Packing cubes took longer to figure out because the advice was louder. YouTube and a handful of gear blogs will convince you that you need a compression solution for every category of clothing you own. These are people who have turned buying travel gear into the travel itself. I bought two sets, regular and compression, used them dutifully, and eventually recognized what was actually happening: I was spending twenty minutes organizing a bag I was going to unpack in four hours. The cubes are still around. They come out for single bag packing on overseas trips where the math actually works. For weekly domestic travel, they solved a problem I didn't have.

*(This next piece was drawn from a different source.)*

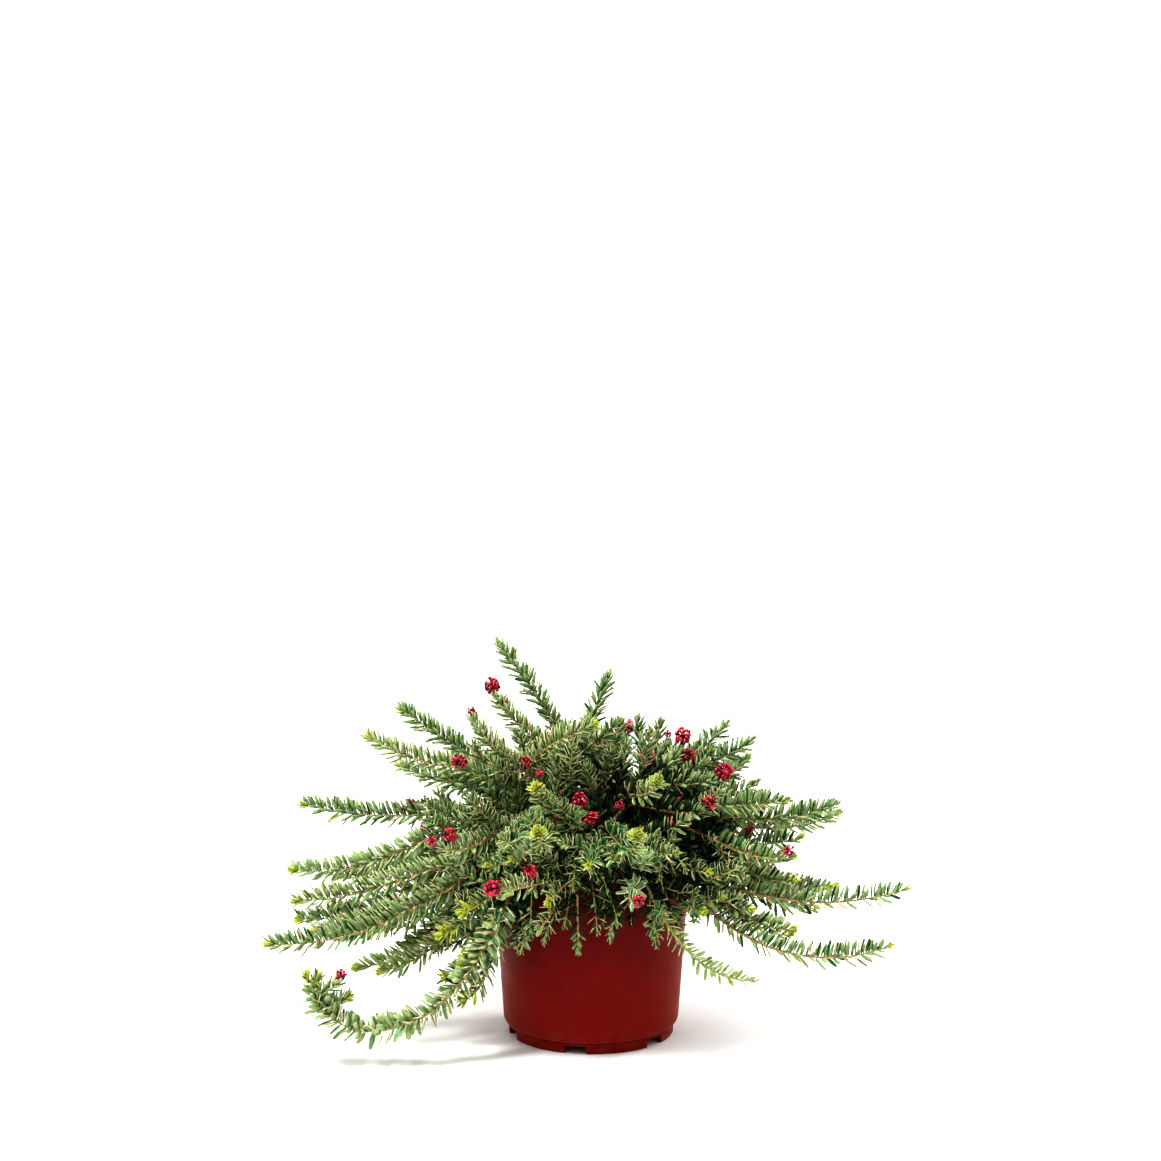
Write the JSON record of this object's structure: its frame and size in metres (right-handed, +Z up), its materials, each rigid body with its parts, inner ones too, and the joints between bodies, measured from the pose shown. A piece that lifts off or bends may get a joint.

That distinction cleared out more than the battery pack. The backup adapter. The mouse I used to pack and unpack every trip until I bought a second one that lives permanently in my bag, pairs to three devices, mirrors the one at home, and never has to be remembered because it never leaves. My headphones follow a similar rule: AirPods for domestic, both AirPods and over-ear noise-canceling for international. Not redundancy, different problems on different trips. Each item that survived the cut earned its place through a specific job on a specific kind of travel. The ones that didn't were solving problems I imagined more often than problems I encountered.
I've stopped packing for scenarios that live in my head rather than problems that show up in my week. If it survives a month of trips untouched, it's not earning its place. It's just along for the ride. Dead weight doesn't get lighter just because you're used to carrying it.
I'm curious what you carry that you can't imagine leaving behind. I'm more curious what you used to carry that you don't miss at all.